Provided data.
++++++++
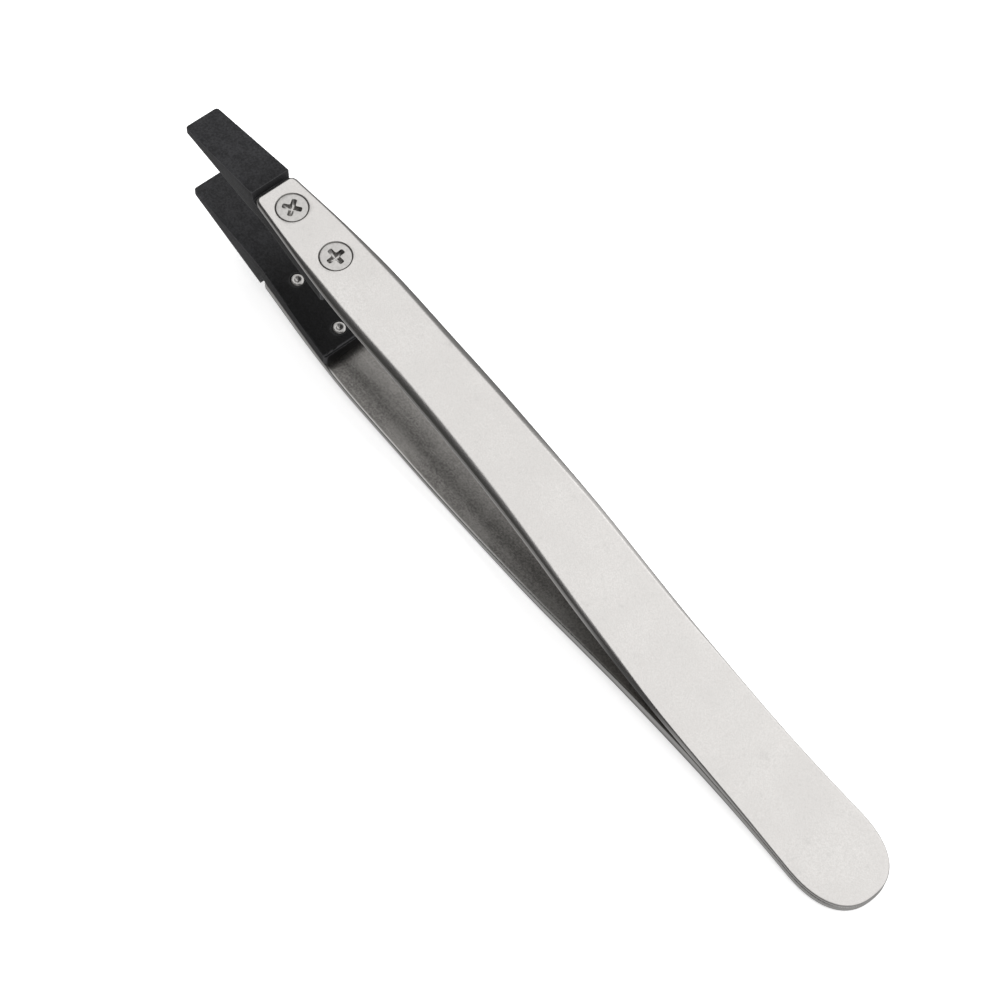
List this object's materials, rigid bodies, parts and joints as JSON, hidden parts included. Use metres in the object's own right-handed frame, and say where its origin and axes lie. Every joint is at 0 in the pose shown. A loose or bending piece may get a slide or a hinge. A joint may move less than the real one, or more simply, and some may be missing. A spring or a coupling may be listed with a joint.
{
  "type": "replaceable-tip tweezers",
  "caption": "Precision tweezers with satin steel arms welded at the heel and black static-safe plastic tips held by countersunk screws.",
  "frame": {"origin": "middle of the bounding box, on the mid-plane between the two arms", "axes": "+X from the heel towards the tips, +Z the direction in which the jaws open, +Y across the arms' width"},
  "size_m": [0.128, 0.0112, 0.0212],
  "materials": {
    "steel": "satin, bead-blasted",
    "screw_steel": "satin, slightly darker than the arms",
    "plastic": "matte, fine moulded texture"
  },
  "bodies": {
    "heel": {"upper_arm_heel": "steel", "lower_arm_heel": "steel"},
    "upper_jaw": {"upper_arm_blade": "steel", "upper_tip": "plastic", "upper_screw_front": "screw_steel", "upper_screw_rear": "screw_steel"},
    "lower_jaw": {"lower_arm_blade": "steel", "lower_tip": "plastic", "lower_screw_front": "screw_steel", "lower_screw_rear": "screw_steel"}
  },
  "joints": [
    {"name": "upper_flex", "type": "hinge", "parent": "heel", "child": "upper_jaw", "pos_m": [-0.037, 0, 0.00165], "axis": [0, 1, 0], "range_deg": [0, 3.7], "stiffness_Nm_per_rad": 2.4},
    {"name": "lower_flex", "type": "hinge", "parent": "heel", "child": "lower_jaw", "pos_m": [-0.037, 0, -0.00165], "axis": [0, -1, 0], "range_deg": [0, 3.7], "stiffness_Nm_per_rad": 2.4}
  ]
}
++++++++
Aim. Isolate the lines above that contain the word "materials" and copy them.

Answer in full.
List this object's materials, rigid bodies, parts and joints as JSON, hidden parts included. Use metres in the object's own right-handed frame, and say where its origin and axes lie. Every joint is at 0 in the pose shown. A loose or bending piece may get a slide or a hinge. A joint may move less than the real one, or more simply, and some may be missing. A spring or a coupling may be listed with a joint.
  "materials": {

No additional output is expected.